REQUIRED TASK => Read the records below and copy each line that contains "joints".

RECORDS FOR THE TASK =>

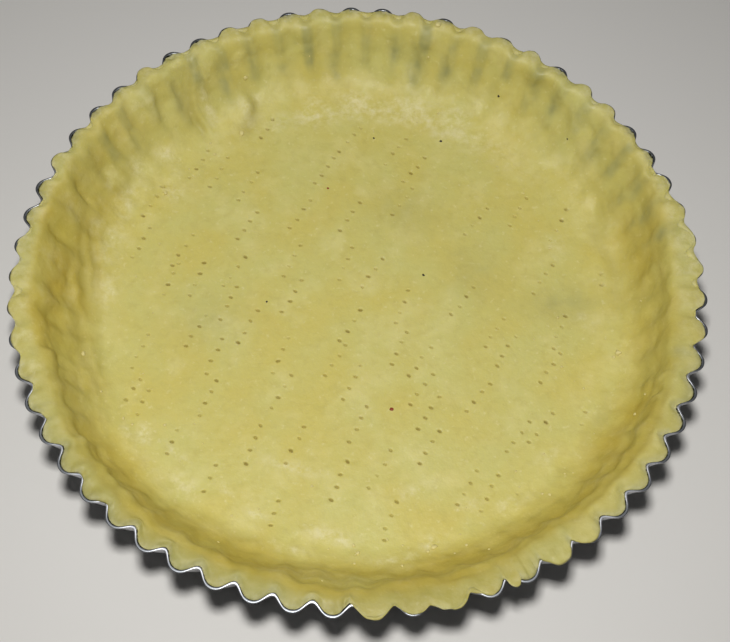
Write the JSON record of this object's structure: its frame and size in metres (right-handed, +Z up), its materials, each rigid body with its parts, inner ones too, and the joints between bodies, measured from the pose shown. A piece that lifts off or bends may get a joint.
...
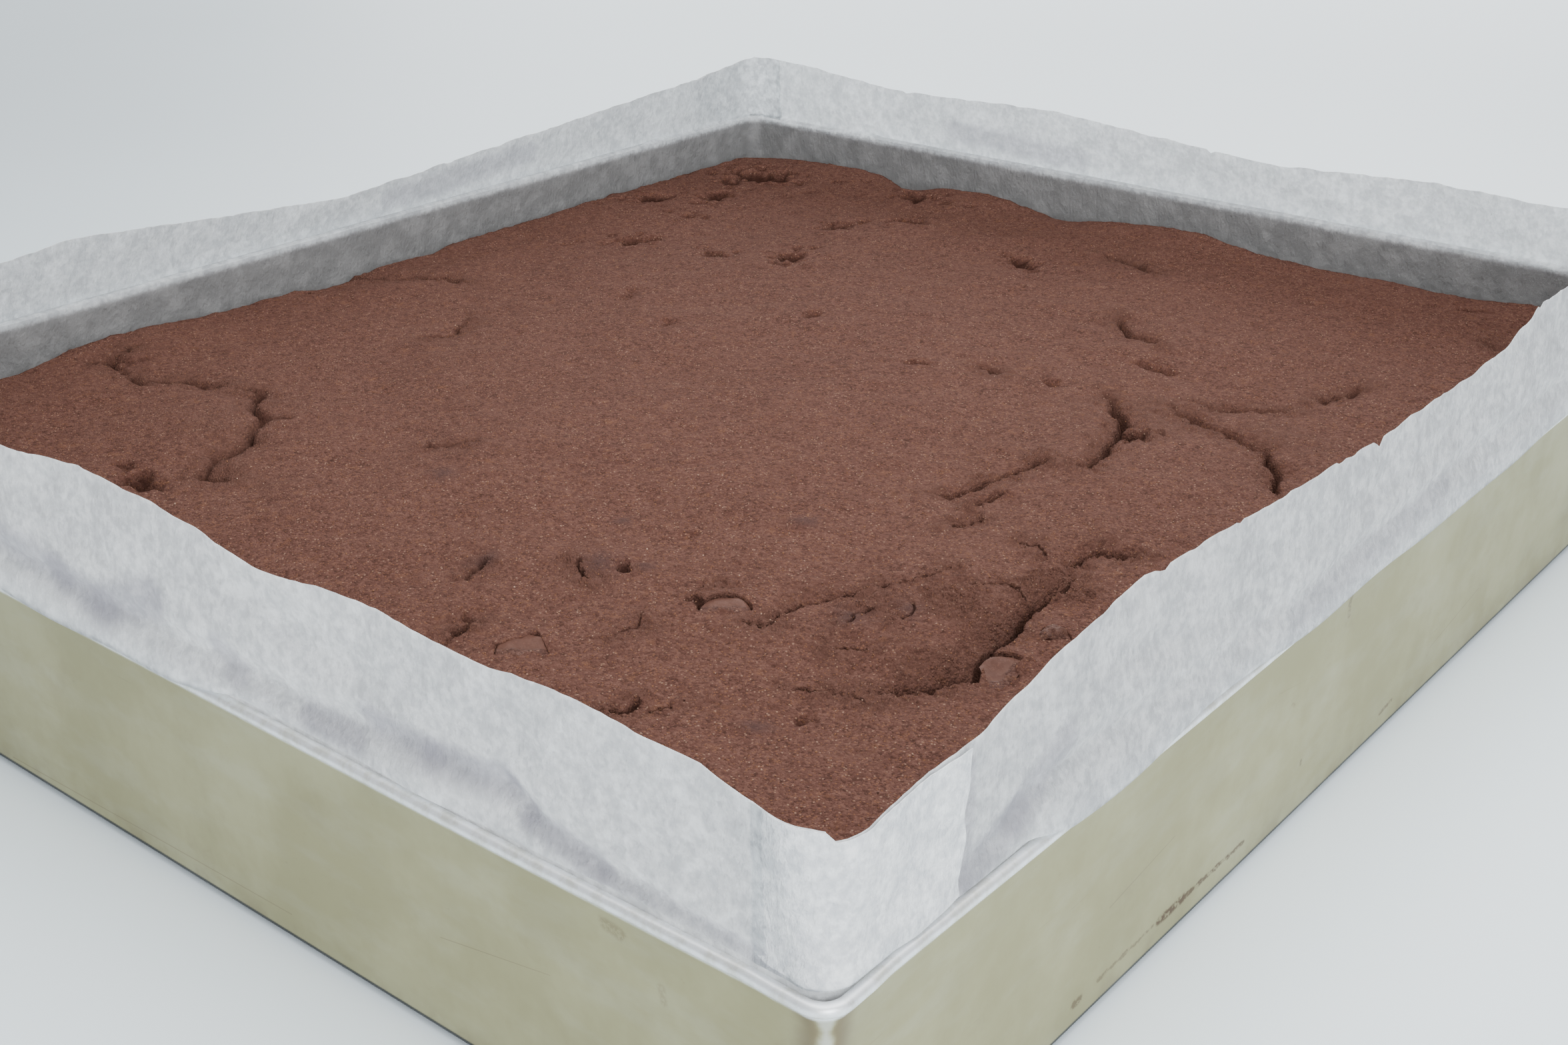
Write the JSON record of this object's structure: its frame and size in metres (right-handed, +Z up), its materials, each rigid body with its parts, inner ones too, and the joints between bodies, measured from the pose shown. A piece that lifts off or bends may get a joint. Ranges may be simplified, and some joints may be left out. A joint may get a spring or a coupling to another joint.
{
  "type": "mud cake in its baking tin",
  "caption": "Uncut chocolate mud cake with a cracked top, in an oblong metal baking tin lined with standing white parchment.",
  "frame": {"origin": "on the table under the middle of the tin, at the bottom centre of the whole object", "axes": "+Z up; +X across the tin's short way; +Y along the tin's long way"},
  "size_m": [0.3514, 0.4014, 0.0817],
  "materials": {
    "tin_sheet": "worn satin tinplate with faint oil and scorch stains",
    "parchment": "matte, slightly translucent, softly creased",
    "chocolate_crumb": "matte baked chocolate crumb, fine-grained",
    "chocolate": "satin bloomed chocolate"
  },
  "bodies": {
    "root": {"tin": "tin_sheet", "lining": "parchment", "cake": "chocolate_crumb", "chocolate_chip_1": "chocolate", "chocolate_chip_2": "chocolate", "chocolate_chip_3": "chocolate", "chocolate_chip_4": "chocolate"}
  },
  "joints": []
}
---
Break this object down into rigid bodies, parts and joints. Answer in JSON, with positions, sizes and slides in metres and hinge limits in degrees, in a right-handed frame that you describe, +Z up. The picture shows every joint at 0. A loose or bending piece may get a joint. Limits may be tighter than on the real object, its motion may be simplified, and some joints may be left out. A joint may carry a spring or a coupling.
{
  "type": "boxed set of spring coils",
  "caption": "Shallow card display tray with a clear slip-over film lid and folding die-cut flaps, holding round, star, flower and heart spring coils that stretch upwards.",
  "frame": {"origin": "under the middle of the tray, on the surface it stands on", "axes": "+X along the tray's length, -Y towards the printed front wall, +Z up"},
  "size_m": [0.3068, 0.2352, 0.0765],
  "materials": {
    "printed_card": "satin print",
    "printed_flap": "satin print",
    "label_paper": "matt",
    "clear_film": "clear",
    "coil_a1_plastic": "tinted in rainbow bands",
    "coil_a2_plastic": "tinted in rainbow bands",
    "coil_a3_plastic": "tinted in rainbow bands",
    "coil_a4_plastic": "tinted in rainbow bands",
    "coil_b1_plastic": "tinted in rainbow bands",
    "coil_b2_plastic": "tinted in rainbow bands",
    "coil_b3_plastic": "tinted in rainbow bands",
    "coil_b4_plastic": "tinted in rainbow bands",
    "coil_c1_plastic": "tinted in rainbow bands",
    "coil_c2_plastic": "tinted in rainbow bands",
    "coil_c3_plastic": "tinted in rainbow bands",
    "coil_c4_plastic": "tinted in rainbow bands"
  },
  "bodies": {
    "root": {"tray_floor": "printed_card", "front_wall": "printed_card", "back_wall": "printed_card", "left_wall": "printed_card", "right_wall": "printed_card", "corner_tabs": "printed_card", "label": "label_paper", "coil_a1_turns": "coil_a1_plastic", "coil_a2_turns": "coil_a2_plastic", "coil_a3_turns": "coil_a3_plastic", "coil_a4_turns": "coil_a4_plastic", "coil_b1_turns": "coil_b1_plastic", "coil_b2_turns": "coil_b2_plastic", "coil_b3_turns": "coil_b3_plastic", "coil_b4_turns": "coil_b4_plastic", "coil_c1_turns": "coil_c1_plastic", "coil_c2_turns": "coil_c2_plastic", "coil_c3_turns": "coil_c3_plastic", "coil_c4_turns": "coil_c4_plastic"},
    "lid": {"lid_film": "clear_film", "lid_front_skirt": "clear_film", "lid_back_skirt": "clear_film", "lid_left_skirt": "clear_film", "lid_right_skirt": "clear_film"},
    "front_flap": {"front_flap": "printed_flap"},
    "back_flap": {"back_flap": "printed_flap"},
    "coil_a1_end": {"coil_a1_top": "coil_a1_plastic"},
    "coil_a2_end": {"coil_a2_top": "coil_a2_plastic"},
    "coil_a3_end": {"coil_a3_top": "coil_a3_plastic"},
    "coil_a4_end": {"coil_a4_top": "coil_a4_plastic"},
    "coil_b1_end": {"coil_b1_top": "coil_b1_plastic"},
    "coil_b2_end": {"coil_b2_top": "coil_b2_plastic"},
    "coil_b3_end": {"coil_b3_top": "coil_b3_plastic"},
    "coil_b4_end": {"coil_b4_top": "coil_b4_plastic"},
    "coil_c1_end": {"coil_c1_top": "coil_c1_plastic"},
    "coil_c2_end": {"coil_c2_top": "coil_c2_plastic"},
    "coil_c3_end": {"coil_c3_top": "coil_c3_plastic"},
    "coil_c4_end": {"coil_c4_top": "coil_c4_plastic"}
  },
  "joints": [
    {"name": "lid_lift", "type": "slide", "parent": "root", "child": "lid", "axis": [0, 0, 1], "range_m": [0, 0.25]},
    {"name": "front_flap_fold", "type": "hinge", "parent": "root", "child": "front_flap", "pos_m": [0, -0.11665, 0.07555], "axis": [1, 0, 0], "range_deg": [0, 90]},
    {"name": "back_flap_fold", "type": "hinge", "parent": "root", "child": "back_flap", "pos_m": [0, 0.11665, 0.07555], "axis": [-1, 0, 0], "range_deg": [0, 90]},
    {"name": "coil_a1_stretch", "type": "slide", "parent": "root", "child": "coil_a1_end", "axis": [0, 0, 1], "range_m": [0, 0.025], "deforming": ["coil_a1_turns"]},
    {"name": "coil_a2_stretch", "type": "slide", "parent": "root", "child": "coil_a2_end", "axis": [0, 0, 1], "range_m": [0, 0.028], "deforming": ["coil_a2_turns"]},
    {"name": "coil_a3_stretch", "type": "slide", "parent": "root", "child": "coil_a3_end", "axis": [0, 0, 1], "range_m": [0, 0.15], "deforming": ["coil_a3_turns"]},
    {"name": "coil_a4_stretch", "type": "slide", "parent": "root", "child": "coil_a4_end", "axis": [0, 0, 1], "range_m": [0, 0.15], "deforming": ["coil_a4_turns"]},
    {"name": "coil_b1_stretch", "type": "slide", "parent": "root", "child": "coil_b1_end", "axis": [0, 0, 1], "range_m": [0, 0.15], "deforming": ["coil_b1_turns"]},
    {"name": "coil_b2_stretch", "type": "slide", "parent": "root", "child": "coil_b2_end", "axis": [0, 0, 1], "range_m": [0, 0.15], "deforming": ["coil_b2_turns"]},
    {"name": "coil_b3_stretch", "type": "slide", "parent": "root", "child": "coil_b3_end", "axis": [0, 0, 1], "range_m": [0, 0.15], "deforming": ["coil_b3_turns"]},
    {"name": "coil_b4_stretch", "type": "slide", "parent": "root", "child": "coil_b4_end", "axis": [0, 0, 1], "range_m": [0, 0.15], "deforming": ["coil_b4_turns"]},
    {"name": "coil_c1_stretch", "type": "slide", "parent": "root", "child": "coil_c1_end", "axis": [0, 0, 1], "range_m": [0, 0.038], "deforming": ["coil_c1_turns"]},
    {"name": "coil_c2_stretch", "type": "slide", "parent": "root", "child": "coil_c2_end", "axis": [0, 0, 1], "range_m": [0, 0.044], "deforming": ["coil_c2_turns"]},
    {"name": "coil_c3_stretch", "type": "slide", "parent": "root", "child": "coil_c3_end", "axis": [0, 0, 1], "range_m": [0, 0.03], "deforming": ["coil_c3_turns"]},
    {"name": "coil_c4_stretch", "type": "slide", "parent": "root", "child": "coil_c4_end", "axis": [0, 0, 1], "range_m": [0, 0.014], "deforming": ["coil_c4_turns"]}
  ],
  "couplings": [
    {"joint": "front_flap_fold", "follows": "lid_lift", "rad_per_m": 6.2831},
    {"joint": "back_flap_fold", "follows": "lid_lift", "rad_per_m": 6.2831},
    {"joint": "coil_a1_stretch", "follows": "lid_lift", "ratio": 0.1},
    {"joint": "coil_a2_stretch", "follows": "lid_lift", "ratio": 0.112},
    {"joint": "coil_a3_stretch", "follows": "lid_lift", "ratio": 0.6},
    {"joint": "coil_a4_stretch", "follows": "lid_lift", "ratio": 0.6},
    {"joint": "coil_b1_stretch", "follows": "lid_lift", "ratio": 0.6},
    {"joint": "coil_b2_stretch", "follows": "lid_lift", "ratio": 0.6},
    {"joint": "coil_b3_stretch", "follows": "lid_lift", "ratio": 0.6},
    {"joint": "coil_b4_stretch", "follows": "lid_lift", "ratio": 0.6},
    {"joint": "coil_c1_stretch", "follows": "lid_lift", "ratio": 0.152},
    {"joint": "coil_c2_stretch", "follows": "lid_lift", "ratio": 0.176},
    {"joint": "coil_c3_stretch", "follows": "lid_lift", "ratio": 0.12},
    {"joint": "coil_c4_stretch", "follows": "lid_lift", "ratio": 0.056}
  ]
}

WRITTEN ANSWER =>
Write the JSON record of this object's structure: its frame and size in metres (right-handed, +Z up), its materials, each rigid body with its parts, inner ones too, and the joints between bodies, measured from the pose shown. A piece that lifts off or bends may get a joint.
Write the JSON record of this object's structure: its frame and size in metres (right-handed, +Z up), its materials, each rigid body with its parts, inner ones too, and the joints between bodies, measured from the pose shown. A piece that lifts off or bends may get a joint. Ranges may be simplified, and some joints may be left out. A joint may get a spring or a coupling to another joint.
  "joints": []
Break this object down into rigid bodies, parts and joints. Answer in JSON, with positions, sizes and slides in metres and hinge limits in degrees, in a right-handed frame that you describe, +Z up. The picture shows every joint at 0. A loose or bending piece may get a joint. Limits may be tighter than on the real object, its motion may be simplified, and some joints may be left out. A joint may carry a spring or a coupling.
  "joints": [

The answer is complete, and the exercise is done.